What *Sign* Are You Wearing? The Truth About First Impressions


It’s not uncommon for singles to ask, “What’s your sign?” when meeting someone new. Depending on the extent of their belief in astrology, knowing someone’s astrological sign can aid in making assumptions or conclusions about someone’s personality, character, and consequently, their potential compatibility.

But there are other signs that singles pay attention to while dating, ones that are not so obvious. These are the signs singles wear on their shirts that communicate valuable information about their personalities, their attitudes about themselves and others and, especially, announces their willingness to be approached and to connect with.

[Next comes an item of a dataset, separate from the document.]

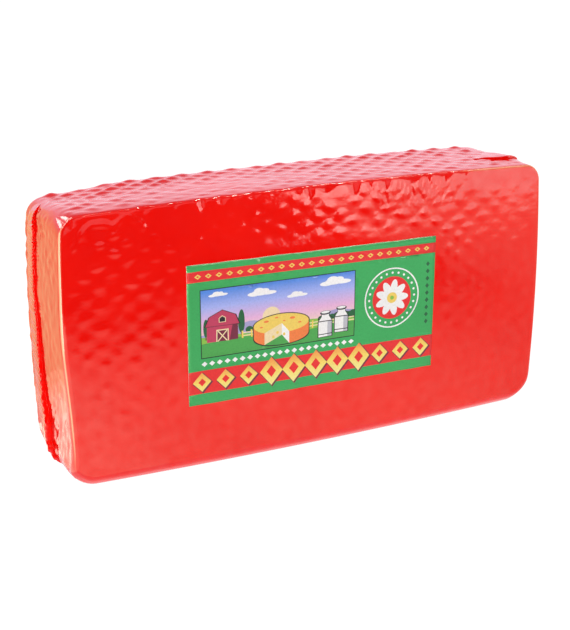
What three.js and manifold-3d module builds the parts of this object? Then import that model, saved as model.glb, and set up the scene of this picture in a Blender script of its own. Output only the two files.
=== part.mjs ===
// A small block of Gouda-type cheese, shrink-wrapped in glossy red film and standing on its long
// narrow side, with a rectangular label on its front. Millimetres, +Z up, front face towards -Y,
// origin at the middle of the base. Until the last lines the block is centred on the origin.

import * as THREE from 'three';
import { mergeVertices } from 'three/addons/utils/BufferGeometryUtils.js';
import Module from 'manifold-3d';

// The block, measured along its edges, before its faces bow out
const LENGTH = 287.4;
const DEPTH = 65;
const HEIGHT = 147;

// The outline's corners, seen from the front, and the roundings from it onto the two large faces.
// These grow down the ends, and are widest along the base.
const TOP_CORNER_RADIUS = 9;
const BASE_CORNER_RADIUS = 14;
const TOP_EDGE_RADIUS = 1.4;
const SIDE_EDGE_RADIUS = 4;
const BASE_EDGE_RADIUS = 10;
const BASE_EDGE_RISE = 18;  // over how much of the height the base's rounding narrows to the sides'

// How far the middle of each face stands proud of its edges
const END_CROWN = 2.2;
const TOP_CROWN = 2.2;
const FACE_CROWN = 0.8;
const BASE_SETTLE = 0.9;    // what the weight presses flat of the base's crown
const TOP_NARROWING = 3;    // how much shorter the block is along its top than along its base

// How far the top's far edge has sunk, more towards the left and most at its left corner, and the
// stretches over which it goes down
const SINKING = [
  { depth: 0.9, leftwards: [-80, 20], backwards: [-18, 25] },
  { depth: 1.9, leftwards: [90, 122], backwards: [-18, 25] },
  { depth: 1, leftwards: [122, 144], backwards: [5, 31] },
];
const SINKING_FROM_Z = 30;
const SINKING_TO_Z = 70;
const LEFT_TUCK = 2.2;      // how far the left end's front edge bends in, low down

// The cheese mould's net leaves low staggered domes. Their pitch is from one peak to the next in a
// row, and one peak lies at the phase.
const DOMES = {
  x: { pitch: 15.1, phase: 5.3 },
  y: { pitch: 12, phase: 6.3 },
  z: { pitch: 10.7, phase: -1.5 },
};
const DOME_HEIGHT = 0.9;

// Distances in from the edges of the grid lines that follow the roundings
const CORNER_INSETS = [0, 3, 8, BASE_CORNER_RADIUS];
const TOP_INSETS = [0, 2.5, 5.5, TOP_CORNER_RADIUS];
const EDGE_INSETS = [0, 1.5, 6];
const CLOSEST_LINES = 0.4;  // of half a pitch, between a rounding's last line and the first dome's

// The bag's sealed seam: a lip of film up each end, folded forward with its free edge lifted
const LIP_ROOT_Y = 22;
const LIP_EDGE_Y = 11.5;
const LIP_THICKNESS = 0.8;
const LIP_LIFT = 1.1;       // clear height under the free edge
const LIP_BURIED = 1.2;     // how deep its root reaches into the block
const LIP_STEP = 8;         // between the lip's cross-sections
const CRUMPLE_RISE = 1.6;   // the crumpled lower end of the lip
const CRUMPLE_AT = 60;      // below mid-height
const CRUMPLE_SPREAD = 5;

// The seam's upper end folds over onto the top as a pointed ear: long at the right, short at the left
const EARS = {
  left: { length: 0.5, frontY: 6, lift: 1 },
  right: { length: 24, frontY: -14, lift: 1.8 },
};
const EAR_TIP_Y = 4;
const EAR_TIP_WIDTH = 3;

// The label, tilted a little on the front
const LABEL_WIDTH = 150;
const LABEL_HEIGHT = 77.4;
const LABEL_THICKNESS = 0.3;
const LABEL_X = -3;
const LABEL_ABOVE_MIDDLE = 1.6;
const LABEL_TILT = THREE.MathUtils.degToRad(-0.7);
const LABEL_COLUMNS = 8;
const LABEL_ROWS = 6;
const GAP = 0.3;            // between the domes' peaks and the label

const halfX = LENGTH / 2;
const halfY = DEPTH / 2;
const halfZ = HEIGHT / 2;
const HALF = { x: halfX, y: halfY, z: halfZ };
const baseZ = -halfZ - TOP_CROWN + BASE_SETTLE;
const { lerp, smoothstep } = THREE.MathUtils;

const wasm = await Module();
wasm.setup();

// ---- The bowed, rounded form, from points on a sharp-cornered box ----

const cornerRadius = (z) => (z > 0 ? TOP_CORNER_RADIUS : BASE_CORNER_RADIUS);
const edgeRadius = (z) => (
  lerp(SIDE_EDGE_RADIUS, TOP_EDGE_RADIUS, (z + halfZ) / HEIGHT)
  + (BASE_EDGE_RADIUS - SIDE_EDGE_RADIUS) * (1 - smoothstep(z + halfZ, 0, BASE_EDGE_RISE))
);

// How much of the way to a corner's square a point keeps, so that the square's far sides fall on an
// arc.
const arcScale = (u, v) => (Math.hypot(u, v) > 0 ? Math.max(u, v) / Math.hypot(u, v) : 1);

// Rounds the outline's corners and gives the point's depth inside it, with the way out from there.
function roundOutline(x, z) {
  const signX = Math.sign(x);
  const signZ = Math.sign(z);
  const radius = cornerRadius(z);
  const u = Math.max(Math.abs(x) - halfX + radius, 0);
  const v = Math.max(Math.abs(z) - halfZ + radius, 0);
  const pull = 1 - arcScale(u, v);
  const at = { x: x - signX * u * pull, z: z - signZ * v * pull };
  if (u > 0 && v > 0) {
    const reach = Math.hypot(u, v);
    return { ...at, depth: radius - Math.max(u, v), out: [signX * u / reach, signZ * v / reach] };
  }
  const depthX = halfX - Math.abs(x);
  const depthZ = halfZ - Math.abs(z);
  if (depthX < depthZ) return { ...at, depth: depthX, out: [signX, 0] };
  return { ...at, depth: depthZ, out: [0, signZ] };
}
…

Cindy was encouraged by a married friend to go to a weekly religious service where she heard many singles attended. The married friend offered to accompany her to ease the way, intending to introduce Cindy to people to get her started. It was customary for the singles to socialize over refreshments after services, and while Cindy and her married friend moved about the room, Cindy walked with her head down, took little steps, and hardly broke a smile. When she encountered or was introduced to someone new, she spoke softly and hesitatingly. Soon after getting something to eat, Cindy asked to leave.

If Cindy could see it, she would recognize the sign she was wearing on her shirt said, “I’m scared. Don’t come near me.”

Jack met Julie on an online dating website, noting they had attended from the same ivy league school. After a few emails, they graduated to talking on the phone. Since Jack was soon to leave on a business trip, he asked Julie to meet in person the next day, even though Julie preferred to talk more on the phone beforehand. Jack dismissed Julie’s hesitation, and she reluctantly agreed to meet Jack for a drink. They instantly recognized each other from their pictures and Jack ordered a bottle of wine for the two of them to share. He then began a monologue about his knowledge of the wine they were drinking, the physical therapy he was receiving for his recent shoulder injury from playing softball, and his bad experiences meeting women from the website.

If Jack could see it, he would recognize the sign he was wearing on his shirt said, “I’m more interested in myself than in you. You don’t matter.”

Unfortunately, neither Cindy nor Jack could read the signs they were wearing. They were oblivious to the first impressions they were creating, communicating their inability to connect to others. All Cindy could do was feel self-conscious and rejectable and project her fear that she’d never meet a man who could see how much she really wants to get married. Jack will continue to complain about the women he meets and blame them for not getting closer to him because the first impression he creates communicates how he’s too focused on himself and meeting his own needs.

Even if singles were to ignore the signs they read in the beginning of their relationships, first impressions can endure.

Eric met Belinda when she came into the store where Eric worked. Eric was attracted to Belinda and quickly moved to strike up a conversation with her about her purchase. As Belinda was leaving, Eric asked Belinda if he could call her, and she responded by saying “Oh, you don’t want to go out with me. I’m not very much fun.” Eric was surprised to hear this comment, but he persisted. Belinda gave her phone number to Eric, and they went out on a number of dates.